Je suis entrée dans la pharmacie la plus proche en face du métro Paul pour acheter le médicament du Dr. N. C’était une femme : « Vous avez une ordonnance ? On ne peut pas vous le donner sans ordonnance ». Je me tenais au milieu de la pharmacie. Derrière le comptoir, deux ou trois pharmaciens en blouse blanche me regardaient. L’absence d’ordonnance signalait ma culpabilité. J’avais l’impression qu’il voyait ma sonde à travers mes vêtements. C’est là des moments où j’ai été le plus désespérée.
Extrait n°4
L’auteure finit par avorter clandestinement dans sa chambre étudiante seule. Elle perd beaucoup de sang. Une amie appelle alors le médecin de garde. Voici sa réaction :
Il s’est assis sur mon lit et il m’a saisi le menton : « pourquoi as-tu fait ça ? Comment as-tu fait ça, réponds ! ». Il me fixait avec des yeux étincelants. Je lui suppliais de ne pas me laisser mourir. « Regarde-moi ! Jure-moi que tu ne le feras plus ! Jamais ! » A cause de ses yeux fous, j’ai cru qu’il était capable de me laisser mourir si je ne jurais pas. Il a sorti son bloc d’ordonnances, « tu vas aller à l’Hôtel-Dieu ». J’ai dit que je préférerais aller dans une clinique. Fermement, il a répété « à l’Hôtel-Dieu » me signifiant que la seule place d’une fille comme moi était à l’hôpital. Il m’a demandé de lui payer la visite. Je ne pouvais pas me lever, il a ouvert le tiroir de mon bureau et il a pris l’argent dans mon porte-monnaie.

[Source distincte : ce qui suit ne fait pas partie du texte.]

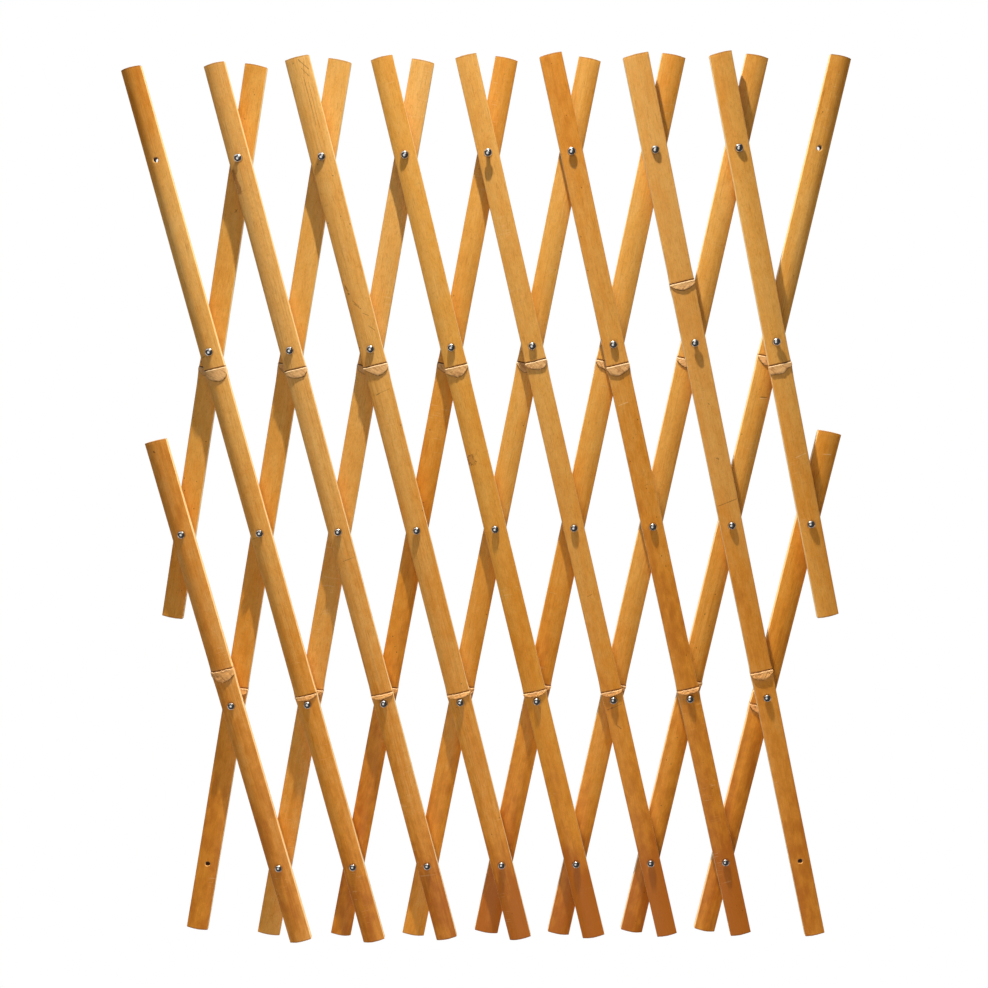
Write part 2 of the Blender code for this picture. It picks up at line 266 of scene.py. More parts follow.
# Slat ends: the edge's arch, its cut corners, and the steps that round it (height, inset)
END_ARCH = 0.0005
END_CORNER = 0.0003
CORNER_SLOPE = 0.84
END_UNEVENNESS = 0.00012
END_ROUNDING = ((0.00025, 0.0), (0.00007, 0.00006), (0.0, 0.00025))

# Worn slat faces: how far they lie inside the solid model's, and what a node does to them
SIDE_SLACK = 0.00016
FRONT_SLACK = 0.00012
BACK_SLACK = 0.00020
CORNER_RADIUS = 0.0004
BACK_FLATNESS = 4.5
NODE_SWELL = 0.00055
NODE_REACH = 0.007
GROOVE_DEPTH = 0.00055
BACK_RIDGE = 0.00022

# Chips: a lip along the straight edge, a swollen and torn face below it
SCAR_OVERHANG = 0.00050
LIP_HEIGHT = 0.00075
SCAR_SWELL = 0.00035
SCAR_BASE = 0.00005
LEAST_ARC = 0.0008

# Mesh density
EDGE_SHARES = (0.06, 0.20, 0.36, 0.52, 0.66, 0.78, 0.87, 0.925, 0.958, 0.982, 0.996)
FRONT_PLACES = [*reversed(EDGE_SHARES), *(-share for share in EDGE_SHARES)]
RING_STEP = 0.008
LEAST_STEP = 0.00015
NODE_CLEARANCE = 0.0042
NODE_STEPS = (-4, -2.8, -2, -1.4, -0.9, -0.45, -0.2, 0, 0.2, 0.45, 0.9, 1.6, 2.4, 3.2, 4)
END_STEPS = (0.003, 0.0055, 0.009, 0.014, 0.02)
SCAR_COLUMNS = 56
SCAR_ROWS = 9
LIP_ROWS = (0.0, 0.00025, 0.0005, 0.0008, 0.0012, 0.0018)
HOLE_SEGMENTS = 24
RIVET_SEGMENTS = 32
DOME_STEPS = 12
CUTTER_MARGIN = 0.002

# Material slots of a slat, and the start of its noise by layer
PARTS = ("face", "scar", "end")
SCAR_SLOT = PARTS.index("scar")
END_SLOT = PARTS.index("end")
SEEDS = {"front": 20, "rear": 40}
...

Q1/ Les parents d’A. Ernaux envisagent-ils que leur fille puisse être enceinte ?
Pour les parents d’A. Ernaux, un avortement n’est même pas envisageable, vu qu’ils ne pensent même pas qu’elle puisse être enceinte sans être mariée. Il n’est donc pas difficile de leur cacher la situation, parce qu’ils ne l’envisagent pas comme possible. Ceci nous montre que la première sanction, c’est l’invisibilité de l’acte : le fait qu’on ne puisse pas en parler, que l’on considère qu’il n’existe pas.